Math 445 Lab 7

Part 1.

You will have Sketchpad scripts on the server to construct perpendicular bisectors in the P model. (You did this for yourself last Friday, so you may already have such a tool.)

Task 1. Perpendicular bisectors of a triangle

Draw 3 points A, B, C in the P-model. Construct the perpendicular bisectors of the sides of triangle ABC (in the P-model!). Drag A, B, C around and observe whether the perpendicular lines are concurrent. More specifically,

  1. If two of the perpendicular bisectors intersect at a point Q in the P-model, then are all 3 lines concurrent?
  2. If two of the perpendicular bisectors are limiting parallel, i.e., they intersect at a point Q at infinity in the P-model, then are all 3 lines limiting parallel at this point?
  3. If each pair of the perpendicular bisectors is ultraparallel, do the 3 lines lie in a hypebolic pencil? Check this by constructing a P-line orthogonal to two of the lines and see whether this is orthogonal to the other two lines. One way to check this is to check some features: (1) are the Euclidean centers of the support circles of the 3 perpendicular bisectors collinear? (2) Is the radical axis of each pair the same Euclidean line? (3) Check how that the 3 radical axes of each perpendicular line with the "horizon" circle in the P-model are all concurrent.
  4. Construct the Euclidean circle through A, B, C. In each case of (a), (b), (c) above, when is this circle a P-circle, a P-horocycle, or other?
  5. Does this conclusion seem to be valid?
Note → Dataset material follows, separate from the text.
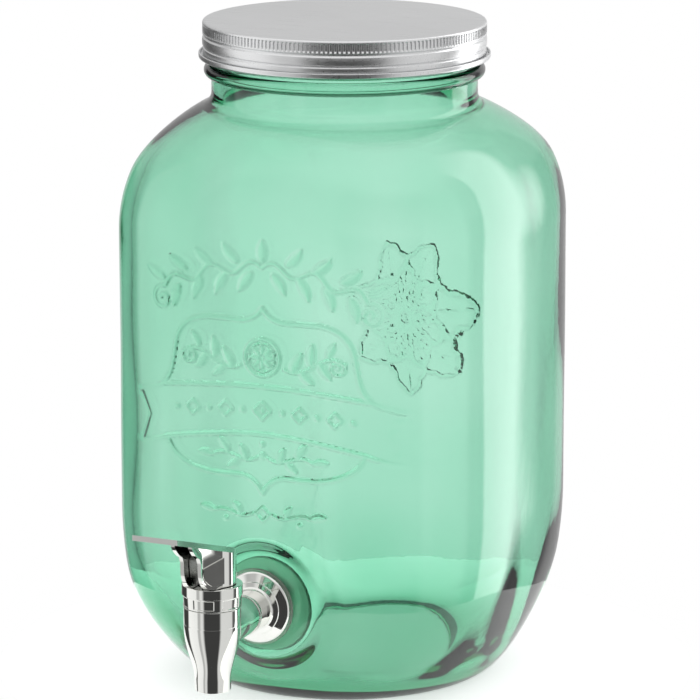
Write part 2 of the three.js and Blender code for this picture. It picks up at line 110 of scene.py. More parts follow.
PATTERN_NEAREST = 60.0  # a pattern lies at least this far in front of or behind the axis
CREST_X = 2.0  # the middle of the crest
CREST_HEIGHTS = (84.0, 226.0)
ROSETTE_HEIGHTS = (80.0, 226.0)
CREST_RELIEF = 1.0
ROSETTE_RELIEF = 1.35
ROSETTE_CENTRE = (-5.0, 150.0)
ROSETTE_ASPECT = 0.84
STIPPLE = 0.38  # roughness of the rosette's leaves

# ---- meshes ----


def add_mesh(name, vertices, faces, sharp_above=35):
    """A smooth-shaded mesh object from vertices in millimetres, with sharp edges above an angle."""
    mesh = bpy.data.meshes.new(name)
    mesh.from_pydata((np.asarray(vertices, float) * MM).tolist(), [], faces)
    mesh.validate()
    piece = bpy.data.objects.new(name, mesh)
    bpy.context.scene.collection.objects.link(piece)
    smooth(piece, sharp_above)
    return piece


def smooth(piece, sharp_above=35):
    piece.data.shade_smooth()
    piece.data.set_sharp_from_angle(angle=math.radians(sharp_above))


def grid_faces(rows, columns, closed):
    """Quads between rows of points, each row a ring; closed joins the last row to the first too."""
    row = np.arange(rows if closed else rows - 1)[:, None]
    column = np.arange(columns)[None, :]
    here = row * columns + column
    beside = row * columns + (column + 1) % columns
    above = ((row + 1) % rows) * columns + column
    above_beside = ((row + 1) % rows) * columns + (column + 1) % columns
    return np.stack([here, beside, above_beside, above], axis=-1).reshape(-1, 4)


def shell(points):
    """Vertices and faces from points, rows x columns x 3, whose two end rows lie on the axis."""
    rows, columns = points.shape[:2]
    inner = points[1:-1].reshape(-1, 3)
    ends = np.array([points[0, 0], points[-1, 0]])
    first, last = len(inner), len(inner) + 1
    around = np.arange(columns)
    onward = (around + 1) % columns
    top = (rows - 3) * columns
    caps = [(first, b, a) for a, b in zip(around.tolist(), onward.tolist())]
    caps += [(last, top + a, top + b) for a, b in zip(around.tolist(), onward.tolist())]
    return np.vstack([inner, ends]), grid_faces(rows - 2, columns, False).tolist() + caps


def filleted(corners, closed=True, steps=5):
    """An outline of (x, y, radius) corners as points, with each corner rounded to its radius."""
    count = len(corners)
    points = []
    for i, (x, y, radius) in enumerate(corners):
        here = np.array([x, y], float)
        if radius == 0 or (not closed and i in (0, count - 1)):
            points.append(here)
            continue
        arms = [np.array(corners[(i + step) % count][:2], float) - here for step in (-1, 1)]
        arms = [arm / np.linalg.norm(arm) for arm in arms]
        half = math.acos(float(np.clip(arms[0] @ arms[1], -1, 1))) / 2
        middle = (arms[0] + arms[1]) / np.linalg.norm(arms[0] + arms[1])
        centre = here + middle * radius / math.sin(half)
        ends = [here + arm * radius / math.tan(half) - centre for arm in arms]
        first, last = (math.atan2(end[1], end[0]) for end in ends)
        sweep = (last - first + math.pi) % (2 * math.pi) - math.pi
        for angle in first + sweep * np.linspace(0, 1, steps):
            points.append(centre + radius * np.array([math.cos(angle), math.sin(angle)]))
    return np.array(points)


def turned(outline, angles=None, shape=None, axis="Z", closed=True):
    """Vertices and faces of an outline of (radius, height) turned round an axis.

    shape(radius, height, angle) may change the radius. Y turns round the line of the tap's pipe.
    """
    if angles is None:
        angles = np.radians(np.arange(0, 360, 3.75))
    radius, height = (np.repeat(outline[:, [i]], len(angles), axis=1) for i in (0, 1))
    angle = np.repeat(np.asarray(angles)[None, :], len(outline), axis=0)
    if shape is not None:
        radius = shape(radius, height, angle)
    across, up = radius * np.cos(angle), radius * np.sin(angle)
    if axis == "Y":
        points = np.stack([across, height, SHANK_Z - up], axis=-1)
    else:
        points = np.stack([across, up, height], axis=-1)
    if closed:
        return points.reshape(-1, 3), grid_faces(*points.shape[:2], True).tolist()
    return shell(points)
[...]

For any triangle ABC in the P-model, the 3 perpendicular bisectors of the sides always belong to a pencil.

 

Task 2. Angle Bisectors of a triangle

Study the internal and external bisectors of a P-triangle ABC. In Euclidean geometry the bisectors concur 3 at a time at 4 points. In the P-model, do these 4 points seem to be replaced by 4 pencils, based on your experiments?

Part 2. Stereographic projection

Read the explanation of stereographic projection on the web.

You will be given a script constructing the antipodal point P’ of a point P. To use the script you have to have a reference circle in the plane representing the image of the equator. (This will be explained in class.)

All these are tasks in spherical geometry which should be done on the image of the sphere on the plane obtained by stereographic projection.

Task 1. Given two points A and B construct the great circle through A and B.

Task 2. Given a point A and a great circle c, construct the great circle through A that is orthogonal to c.

Task 3. Given a great circle c, construct the points C1 and C2 that are the poles of c.

Task 4. Construct a 90-90-90 triangle which does not have the north or south pole as a vertex.

Task 5. Given two points A and B, construct the perpendicular bisector of AB.